Every movement of data is a moment of vulnerability. When information leaves System A, as a BA, you have to understand what shape it takes, how it is transformed into System B, who validates its consistency, and what guarantees that it is not altered, duplicated, misinterpreted, or lost before reaching System C. The BA is the only role positioned to question the full chain without bias. Architects understand systems, developers understand code, compliance understands rules, but the BA is the one who sees across the entire landscape, the person who must make sense of how all parties interact when data is handed across borders.
The core responsibility of a BA is ensuring that integrity in transit starts long before the first API call is built. It begins with the uncomfortable but necessary task of deciding what the organisation calls “the source of truth.”
This is not always straightforward. In many institutions, legacy systems claim authority because they have been around the longest, while newer platforms claim authority because they are more modern. But truth cannot be determined by age or prestige; it must be defined deliberately, with clarity about ownership, responsibility, and the exact behaviours expected whenever data is retrieved, transformed, or transmitted. When this responsibility is neglected, organisations end up with systems that behave like quarrelling siblings, each insisting they are correct while confusion spreads in every direction.
As the custodian of these conversations, your role as a business analyst should be to build a model where every transformation is intentional. You design the checkpoints that prevent unauthorised changes, the validations that confirm completeness, and the lineage documentation that records what exactly happened to a piece of data at each step of its journey. A checksum is not just a technical detail; it is the equivalent of checking a traveller’s luggage at every border to ensure nothing went missing or mysteriously appeared.
The Transport Layer Security (TLS) encryption is not jargon — it is the digital equivalent of securing the corridor so that no one can intercept or alter a traveller’s belongings while in motion. Audit trails are more than logs; they are eyewitness accounts ready to stand before any regulator. Your responsibility as a BA ensures these mechanisms are not isolated IT practices but core business behaviours.
However, safeguarding data is not only about building checkpoints — it is about knowing when the journey must stop entirely. Nigerian organisations, especially in fast-paced sectors, often pride themselves on “finding a workaround.” But workarounds are simply shortcuts with long-term consequences.
When a workflow continues despite missing or unverifiable information, the organisation is planting seeds for future crises. The BA must create a culture where the system behaves like a disciplined immigration officer: if the documents are incomplete, the traveller cannot proceed. Early stoppage is cheaper than late repair. It prevents errors from becoming scandals and misalignments from becoming audit penalties.
Yet the most underrated part of your role as a BA in protecting integrity in transit is the emotional labour: the ability to question everything before it becomes an issue. Every integration, no matter how small, must be interrogated. What exactly is moving? Why is it moving? Who verifies it?

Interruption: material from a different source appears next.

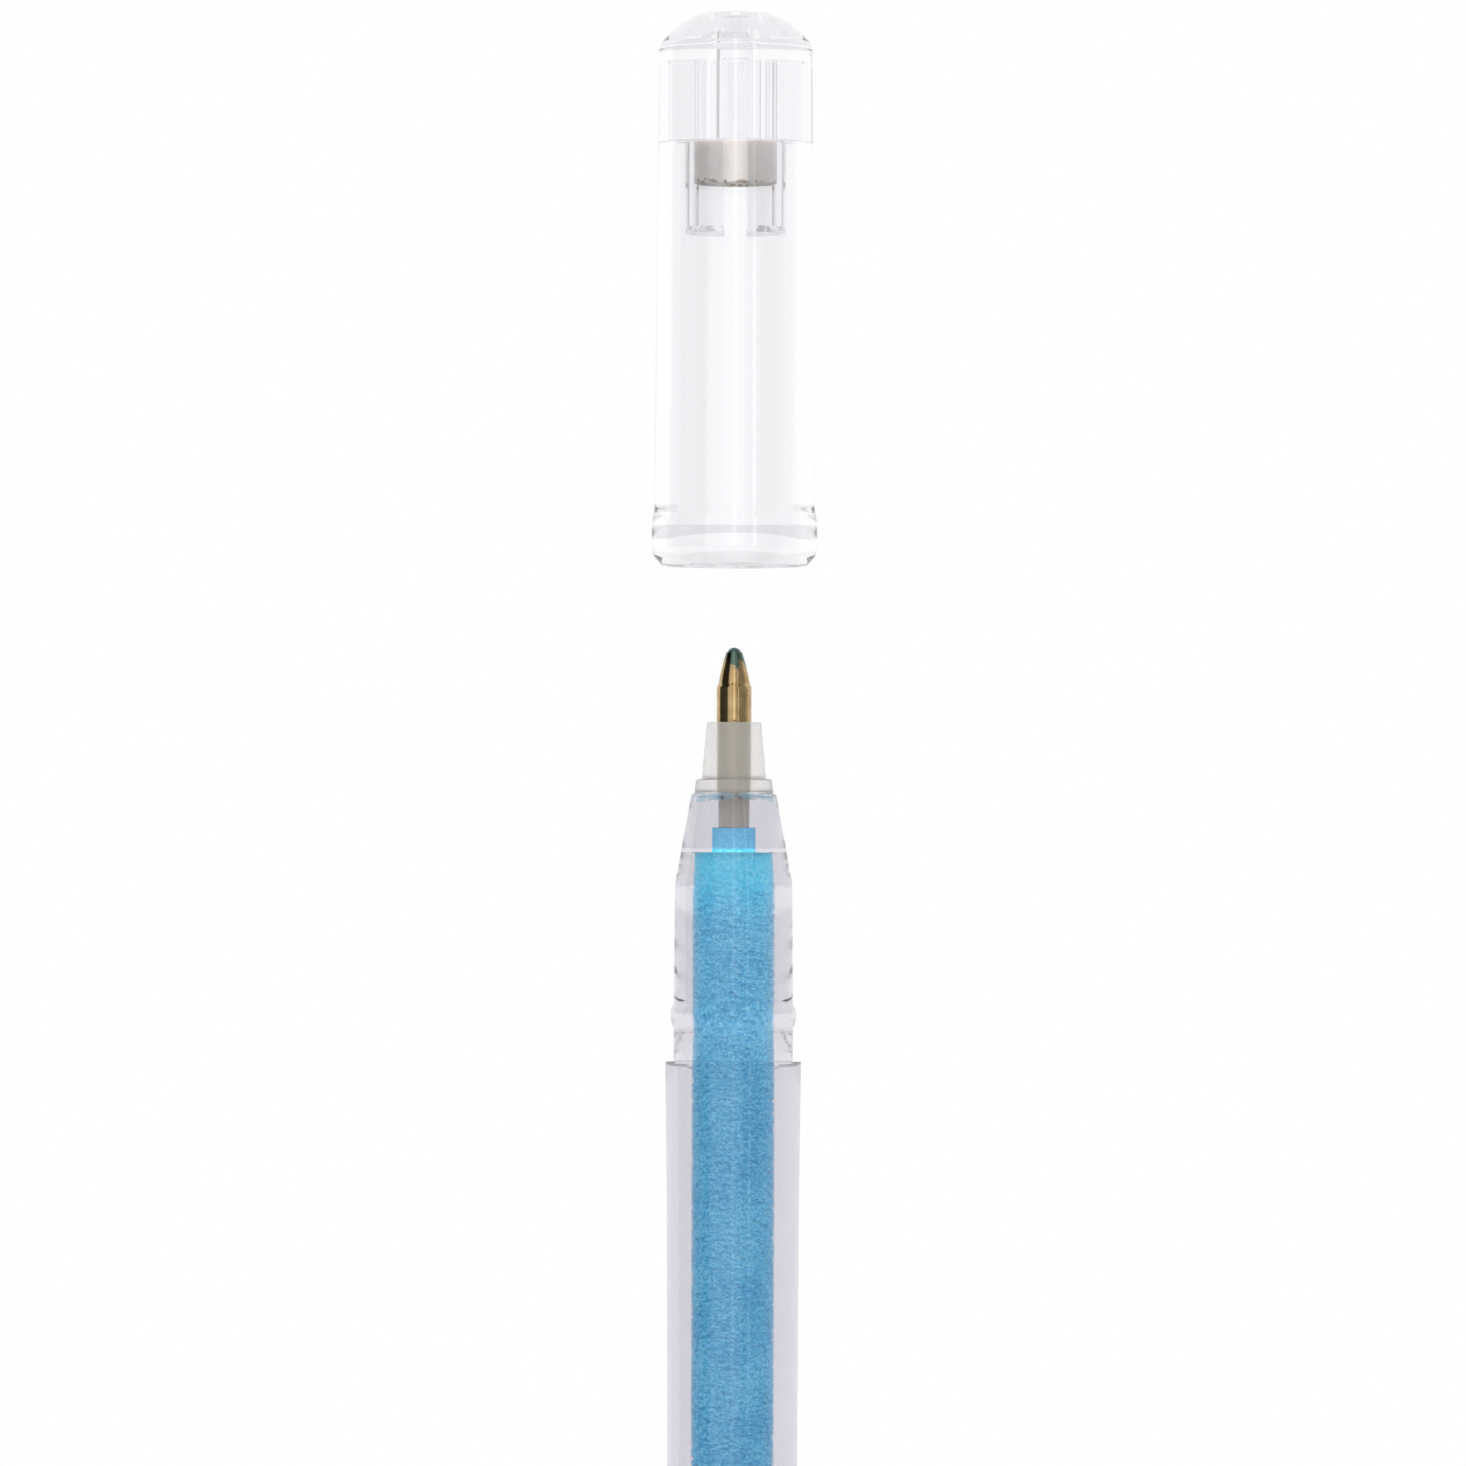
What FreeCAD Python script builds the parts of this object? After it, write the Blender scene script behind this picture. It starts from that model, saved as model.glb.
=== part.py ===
import FreeCAD, Part
import os
import Sketcher
from FreeCAD import Placement, Rotation, Vector

# A capped gel pen, standing on its rear end with the writing tip up. +Z runs along the pen,
# z = 0 is the rear face, and the clear cap is held above the tip, ready to be put on.
# Every length is in millimetres. Heights of the pen build up from the rear face, and heights
# of the cap build down from its crown.

os.makedirs("parts", exist_ok=True)
document = FreeCAD.newDocument("gel_pen")

drivingSizes = {
    # barrel, outside
    "barrel_length": 125.4,
    "wall": 1.05,               # wall of the straight rear body
    "taper_setback": 50.4,      # barrel front to the start of the straight rear body
    "waist_swell": 0.11,
    "waist_setback": 25.7,      # barrel front to the waist, where the taper eases
    "step_swell": 0.22,
    "step_setback": 17.6,       # barrel front to the step that the cap stops at
    "step_round": 0.12,
    "grip_wall": 0.73,          # wall between the grip and the rear bore
    "grip_draft": 0.07,
    "nose_setback": 5.9,        # barrel front to the foot of the nose cone
    "nose_wall": 1.75,          # wall between the nose and the spigot
    "nose_corner": 0.2,
    "bead_setback": 3.0,        # bead centre, ahead of the step
    "bead_height": 0.2,
    "bead_half_length": 0.8,
    # barrel, inside
    "tube_air_gap": 0.45,
    "pocket_setback": 16.4,     # barrel front to the end of the tube's pocket
    "shoulder_setback": 3.97,   # barrel front to the shoulder that the tube stops on
    "channel_step": 0.05,
    "spigot_depth": 2.4,
    "spigot_wall": 0.29,
    "spigot_clearance": 0.02,
    # end plug
    "plug_head": 3.0,
    "plug_edge": 0.6,
    "plug_floor": 2.0,          # rear barrel face to the tube's foot
    "plug_spigot": 7.0,
    "vent_radius": 0.6,
    # ink tube, its ink and the follower behind it
    "tube_bore": 1.83,
    "tube_wall": 0.9,
    "tube_clearance": 0.02,
    "tail_space": 15.03,        # empty tube behind the follower
    "feed_clearance": 0.05,
    "feed_setback": 0.45,       # front of the ink in the tip, behind the spring's first coil
    "follower_length": 10.0,
    "follower_clearance": 0.02,
    "float_radius": 1.5,
    "float_length": 8.0,
    # tip holder
    "holder_reach": 4.67,       # barrel front to the holder's face
    "holder_land": 0.64,        # width of the holder's face round the tip's collar
    "holder_taper": 0.33,
    "flange_height": 0.93,
    "flange_draft": 0.11,
    "flange_ledge": 0.18,       # nose face left uncovered round the flange
    # tip
    "tip_bore": 0.55,
    "shank_wall": 0.2,
    "collar_height": 0.4,       # how far the collar stands out from the shank
    "collar_length": 2.33,
    "collar_chamfer": 0.2,
    "cone_step": 0.105,
    "cone_length": 2.1,
    "cone_curve": 15.0,
    "lip_wall": 0.03,
    "tip_web": 0.38,            # wall between the ball's socket and the spring's bore
    "crimp_lip": 0.13,
    "crimp_length": 0.4,
    "ink_hole": 0.22,
    "ball_radius": 0.5,
    "ball_clearance": 0.02,
    "ball_stand_out": 0.3,
    # ball spring
    "spring_wire": 0.06,
    "spring_pitch": 0.6,
    "spring_clearance": 0.05,
    # cap
    "cap_gap": 5.35,            # ball apex to the cap's mouth while the cap is off
    "mouth_gap": 0.1,           # cap's mouth to the barrel's step while it is on
    "crown_depth": 8.5,         # crown to the ceiling inside
    "crown_flat": 2.25,
    "dome_radius": 6.3,
    "dome_drop": 2.13,
    "dome_round": 1.0,
    "shoulder_wall": 1.08,
    "skirt_wall": 1.3,
    "lip_band_wall": 1.47,
    "lip_band_height": 3.6,
    "lip_band_taper": 0.6,
    "mouth_chamfer": 0.8,
    "mouth_land": 0.3,
    "lead_in": 0.3,
    "cap_clearance": 0.05,
    "bead_clearance": 0.02,
    "groove_depth": 0.15,
    "groove_half_length": 1.1,
    "collet_wall": 0.56,
    "collet_length": 6.1,
    "collet_chamfer": 0.45,
    "channel_top": 3.2,
    "channel_half_width": 0.78,
    "channel_wall": 0.27,       # wall between the vent and the channels
    "channel_overrun": 0.05,
    "notch_height": 0.5,
    "notch_half_width": 0.3,
    "vent_narrow_radius": 1.08,
    "vent_rim": 0.07,
    "vent_swell": 0.22,
    "vent_rim_depth": 1.15,
    "vent_wide_depth": 2.0,
    "vent_narrow_depth": 2.5,
    # tip seal
    "seal_radius": 2.73,
    "seal_gap": 0.03,
    "seal_web": 0.7,
    "seal_clearance": 0.1,
    "seal_side_clearance": 0.12,
}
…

What happens when it fails? How do we know that the version arriving matches the version sent? These are not philosophical questions; they are the blueprint for engineering trust.
And trust is the currency of regulated sectors. Banks cannot afford silent mismatches. Energy distribution companies cannot allow data to drift. Healthcare institutions cannot entertain undocumented transformations. When systems fail to protect data in motion, the cost is not only operational — it becomes legal, reputational, and sometimes existential.
This is why integrity in transit is not an isolated technical requirement but a full organisational mindset. The business analyst, by designing flows that prioritise validation, traceability, accountability, and transparency, ensures that systems behave like responsible custodians rather than careless couriers. It is your work that turns audit exercises from investigations into confirmations.
It is your discipline that saves institutions from the embarrassment of discovering that their systems have been exchanging corrupted information for months. And it is your strategy that allows organisations to innovate confidently, knowing the data fuelling their decisions is protected at every crossing.
In a world where data is always in motion, the only constant should be integrity and the professionals who insist on safeguarding it. The business analyst stands at this frontier, keeping the lights on not through crisis management but through proactive governance. Just as every Nigerian knows to top up generator fuel before night falls, every responsible organisation must secure its data before the journey begins. That is the only way to ensure that what leaves one system is the same truth that arrives in the next.
Ibosiola, a business analyst, wrote from the United Kingdom.